A summertime pasta that is quick and colorful.
Prep Time10 minutes
Cook Time20 minutes
Total Time30 minutes
Course: dinner, lunch
Cuisine: American
Keyword: pancetta, pasta, summer
Servings: 6 people
Calories: 470kcal
Cost: $20

Equipment

  • large pot
  • small fry pan
  • Small baking sheet
  • strainer
  • small bowl
  • sharp knife

Ingredients

  • 1 lb whole wheat short cut pasta
  • 1-2 cups cherry or sangria tomatoes halved
  • 1 lb broccoli florets roughly chopped
  • ½ cup pancetta cubed
  • 2 tbsp dijon mustard
  • 1 tbsp thyme chopped
  • 3 tbsp white vinegar
  • ¼ cup olive oil plus more for cooking
  • pinch of red pepper flakes
  • pinch of salt

Instructions

  • Preheat the oven to 350°F. Place your chopped broccoli florets on the baking sheet and drizzle with a bit of olive oil. Space out evenly and roast in the oven for 20 minutes. Then remove and set aside.
  • Meanwhile, heat a large pot of water on the stove and bring to a boil. Dump in the pasta and cook until al dente. Follow package instructions or boil for 7-8 minutes. Strain when done.
  • While those both cook, prepare the pancetta. Add about 1 tablespoon of olive oil to a fry pan over medium heat.
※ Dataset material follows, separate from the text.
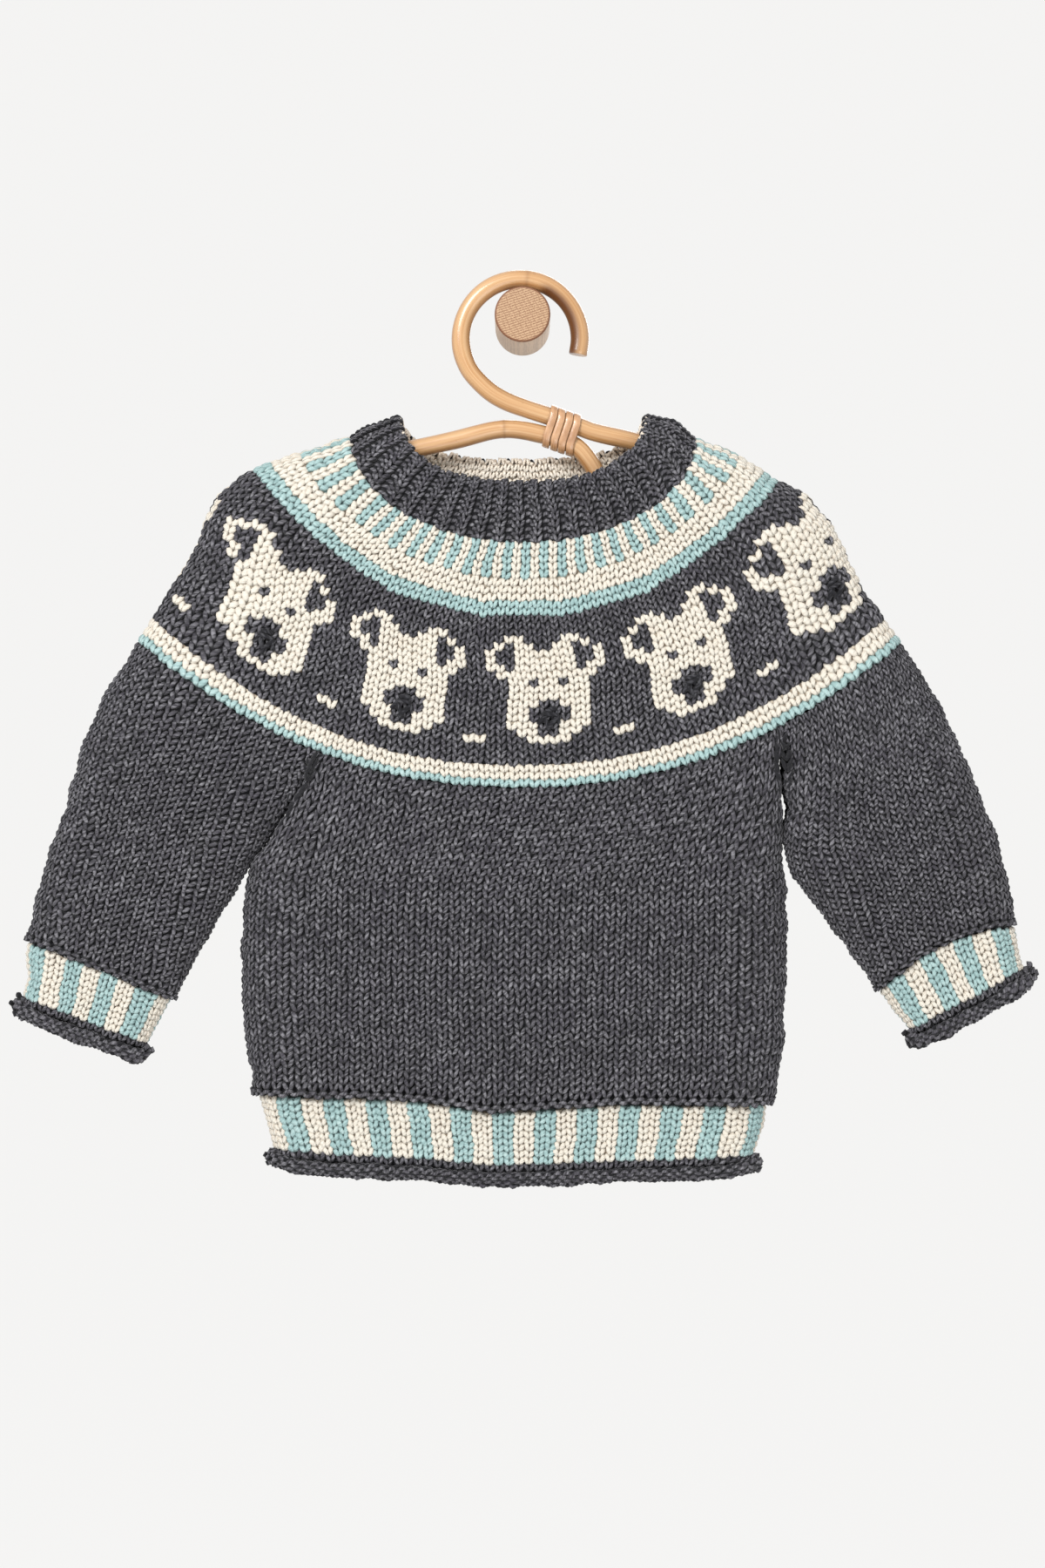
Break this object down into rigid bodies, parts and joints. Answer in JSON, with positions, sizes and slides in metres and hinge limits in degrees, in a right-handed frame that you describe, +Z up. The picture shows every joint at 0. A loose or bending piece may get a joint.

Add the cubed pancetta and let it crisp up, 4-5 minutes, stirring occasionally. Then remove from the heat.
  • To a small bowl, add the dijon mustard, chopped thyme and white vinegar. Then add the pancetta - to do this, you can use a slotted spoon or spatula to drain out the excess fat as you transfer from pan to bowl. Once the pancetta is added, add in the ¼ cup olive oil and stir together.
  • To assemble, add the pasta back into the pot followed with the roasted broccoli, tomatoes and pancetta mixture. Toss! If you need additional sauciness or flavor, feel free to drizzle on some more olive oil or a splash of white vinegar. enjoy!